No me creo un escéptico, me asumo realista.
Partamos que desde hace mucho las reformas se convirtieron en modas, distractores, medallas al pecho y currículos, en farsantes y vividores. La reforma que creó los tipos penales en materia electoral se vendió como la llegada a Venus, hecha entre Muñoz Ledo y Carpizo sin ser ninguno penalista. Pues bien, a 30 años de su creación sólo ha servido para meter a la cárcel a unos cuantos polleros que falsifican credenciales para votar, el resto de los tipos electorales son inaplicables porque fueron hechos para el reflector, no para la justicia. Tenemos una Fiscalía de Delitos Electorales, como sea que se llame hoy, que no ha pescado ni un catarro.
Pero me voy al origen del problema. La Revolución empieza cuando matan a Madero y se impone la traición, la asonada y la guerra de todos contra todos. Triunfante el Ejército Constitucionalista y la Constitución, matan al viejito Carranza. ¡Qué ‘no reelección’, qué Constitución, qué sufragio efectivo, ni qué ocho cuartos! Lo que cuentan son las balas y el que no lo entienda: destierro o entierro.
Los revolucionarios triunfantes fueron, como hoy son los obradoristas, ganones, no demócratas.
Lo acaba de decir Pablo Gómez a los cuatro vientos de la 4T: “Vamos a hacer valer nuestra hegemonía, de otra suerte, ¿para qué somos mayoría?”

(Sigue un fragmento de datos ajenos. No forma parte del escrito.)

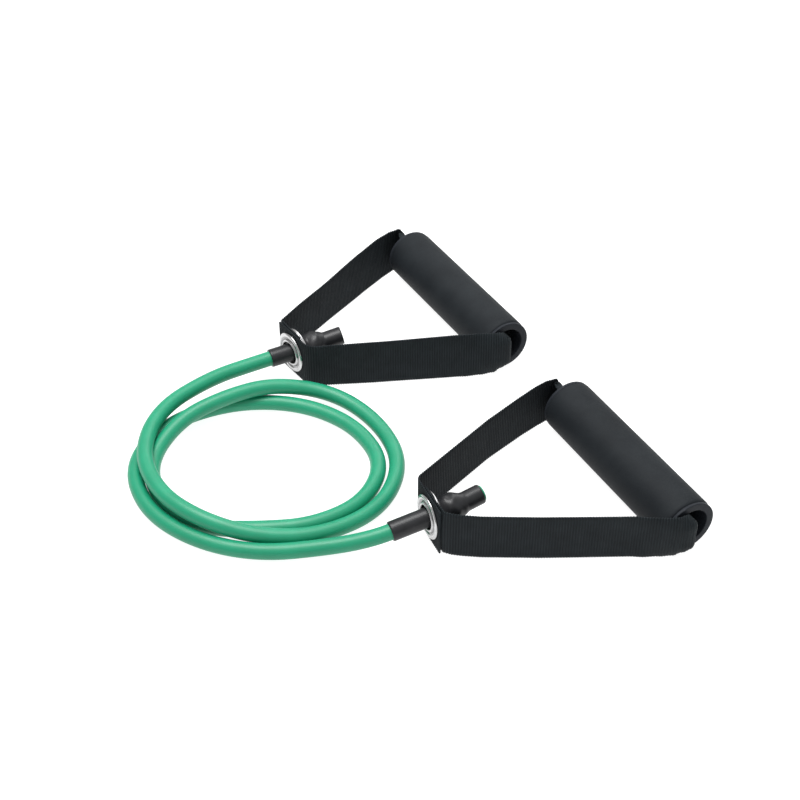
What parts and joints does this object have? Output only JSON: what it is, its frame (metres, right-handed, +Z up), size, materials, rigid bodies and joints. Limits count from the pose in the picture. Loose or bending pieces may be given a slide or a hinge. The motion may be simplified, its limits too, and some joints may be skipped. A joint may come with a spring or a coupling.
{
  "type": "resistance band",
  "caption": "Elastic tube resistance band laid in loose turns, with a webbing loop and foam-covered grip swivelling on an eyelet at each end.",
  "frame": {"origin": "centre of the floor under the two handles and their sleeves", "axes": "+Z up from the floor; the grips lie nearly along -Y, the tube coil at -X"},
  "size_m": [0.3541, 0.3101, 0.035],
  "materials": {
    "foam": "matt closed-cell foam",
    "core_plastic": "extruded tube",
    "cap_plastic": "moulded, semi-gloss",
    "webbing": "ribbed woven webbing",
    "chrome": "bright plated",
    "sleeve_rubber": "satin black rubber",
    "latex": "smooth satin latex, slightly translucent",
    "ball_plastic": "smooth moulded"
  },
  "bodies": {
    "band": {"rubber_sleeve_a": "sleeve_rubber", "latex_tube_end_a": "latex", "stopper_ball_a": "ball_plastic", "latex_tube_lead_a": "latex", "rubber_sleeve_b": "sleeve_rubber", "latex_tube_end_b": "latex", "stopper_ball_b": "ball_plastic", "latex_tube_lead_b": "latex", "latex_tube_coil": "latex"},
    "handle_a": {"webbing_strap_a": "webbing", "grommet_eyelet_a": "chrome", "grommet_washer_a": "chrome"},
    "handle_b": {"webbing_strap_b": "webbing", "grommet_eyelet_b": "chrome", "grommet_washer_b": "chrome"},
    "grip_a": {"foam_grip_a": "foam", "grip_core_a": "core_plastic", "grip_cap_near_a": "cap_plastic", "grip_cap_far_a": "cap_plastic"},
    "grip_b": {"foam_grip_b": "foam", "grip_core_b": "core_plastic", "grip_cap_near_b": "cap_plastic", "grip_cap_far_b": "cap_plastic"}
  },
  "joints": [
    {"name": "handle_a_swivel", "type": "hinge", "parent": "band", "child": "handle_a", "pos_m": [-0.11894, 0.02767, 0.0165], "axis": [-0.8127, -0.5827, 0], "continuous": true},
    {"name": "grip_a_spin", "type": "hinge", "parent": "handle_a", "child": "grip_a", "pos_m": [-0.0076, 0.0892, 0.0175], "axis": [0.4939, -0.8695, 0], "continuous": true},
    {"name": "handle_b_swivel", "type": "hinge", "parent": "band", "child": "handle_b", "pos_m": [-0.02914, -0.13267, 0.0165], "axis": [-0.9191, -0.3939, 0], "continuous": true},
    {"name": "grip_b_spin", "type": "hinge", "parent": "handle_b", "child": "grip_b", "pos_m": [0.0913, -0.0863, 0.0175], "axis": [0.4756, -0.8797, 0], "continuous": true}
  ]
}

Partamos que hegemonía y mayoría son dos animales diferentes. Hegemonía significa supremacía, preeminencia, superioridad jerárquica o de facto. En otras palabras: privilegio, exención, ventaja, preferencia. La mayoría es sólo la mayor de las partes, pero una parte entre otras que, en un momento dado, por razón de número es circunstancialmente la más nutrida. La mayoría no da más superioridad que la del número, pero no objetiviza en el sujeto ninguna cualidad adicional ni especial.
Los generales de la postrevolución alegaron la superioridad de las balas y, sí, también el control de los recursos del Estado, ninguna otra, pero ello les bastaba para imponerse y no necesitaron reformas para legitimar democráticamente su hacer.

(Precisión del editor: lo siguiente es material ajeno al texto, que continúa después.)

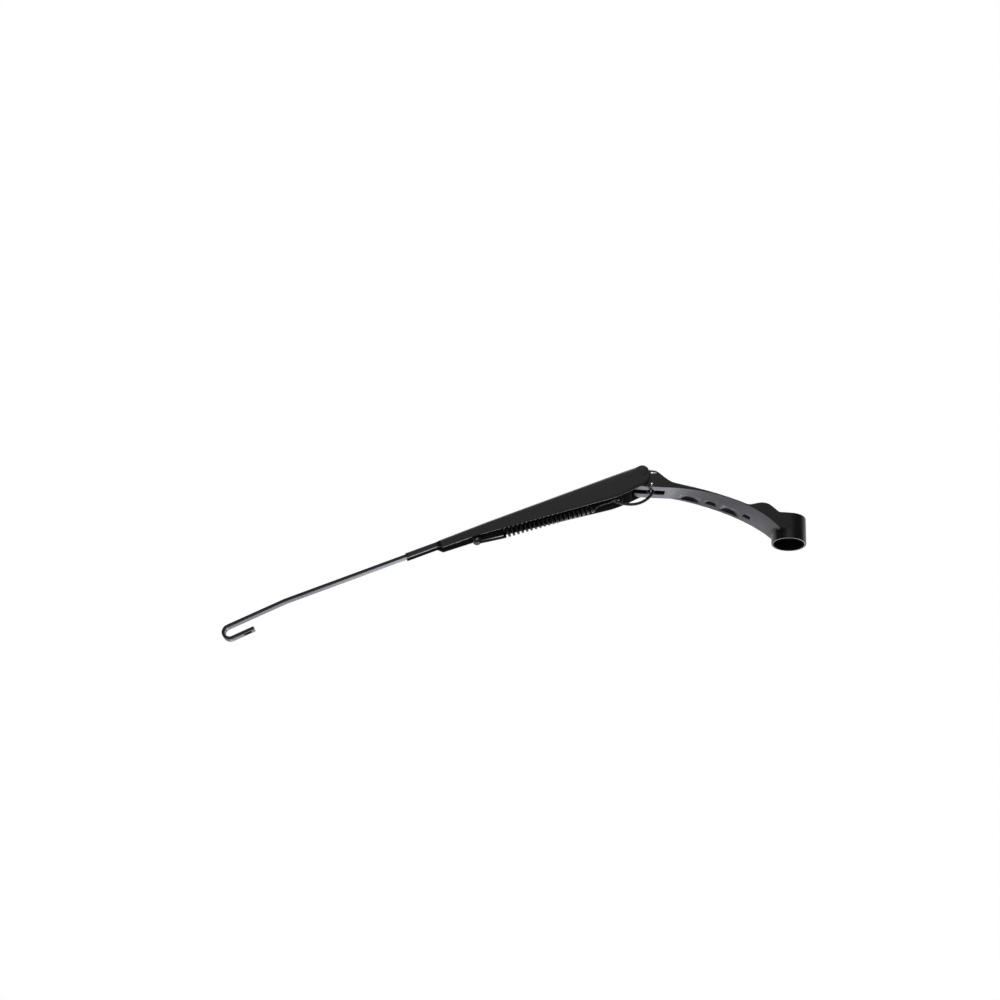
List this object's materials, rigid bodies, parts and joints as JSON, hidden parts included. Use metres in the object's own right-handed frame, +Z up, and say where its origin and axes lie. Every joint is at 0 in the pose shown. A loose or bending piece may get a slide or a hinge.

Conforme paso el tiempo y la Revolución perdió su lustre y las condiciones de México y el mundo cambiaron, empezando porque el poder se civilizó, ya no les fue suficientes la legitimidad histórica ni las bayonetas, de suerte que se vieron orillados a crearse otro tipo de legitimación y empezaron las reformas, primero electorales, luego políticas. Pero todas y cada una de nuestras reformas fueron legitimadoras y legitimantes, de allí que buscasen el mayor consenso posible. Por eso también los grandes foros y reflectores.
Foros que tuvieron, a su vez, un efecto circular: mientras más negro se pintase el pasado, mientras más se reprobase todo haber, en tanto más denigrásemos nuestra historia y ciudadanía, más grandiosa, más épica, más epónima devenía la reforma; más brillaban escenario y actores.Dice Marina: “si la situación no es catastrófica, ¿qué razón hay para cambiar al gobierno?” Y todos ganaban: unos conquistando la democracia como adalides desbrozando el futuro, otros plegándose heroica y humildemente a ella. Las reformas políticas vinieron a suceder al reparto agrario, que jamás se trató de hacer justicia a los hombres y mujeres del campo, sino de una competencia entre presidentes para ver quién repartía más hectáreas en su sexenio.
Pero el obradorato no es el PRI urgido de legitimar su hacer, es el generalato que en voz de Fidel Velázquez dijo: “por las balas llegamos y no nos van a sacar por la democracia”.
Por eso Pablo Gómez habla de hacer valer “su hegemonía”. ¿Qué más requieren escuchar para entender el talante y fario de esta reforma? Aquí hegemonía es sinónimo de cerrazón, sordera, desprecio. ¿Acaso tomaron el parecer de alguien cuando la reforma judicial, más allá de oírlo con disgusto?
No seamos crédulos ni irracionales: ésta no es una reforma para construir un mejor sistema electoral, para legitimar el poder, para concitar participación; es para acabar con todo lo que pueda poner en riesgo su hegemonía y superioridad moral.
No es una reforma para legitimar y normar el poder, es de quienes lo hicieron suyo como conquista a sangre y fuego, por eso hablan tanto y falsamente de la “lucha”, y lo sodomizan sin importarles las apariencias: no quieren ser y parecer; quieren ser, imponer e imponerse.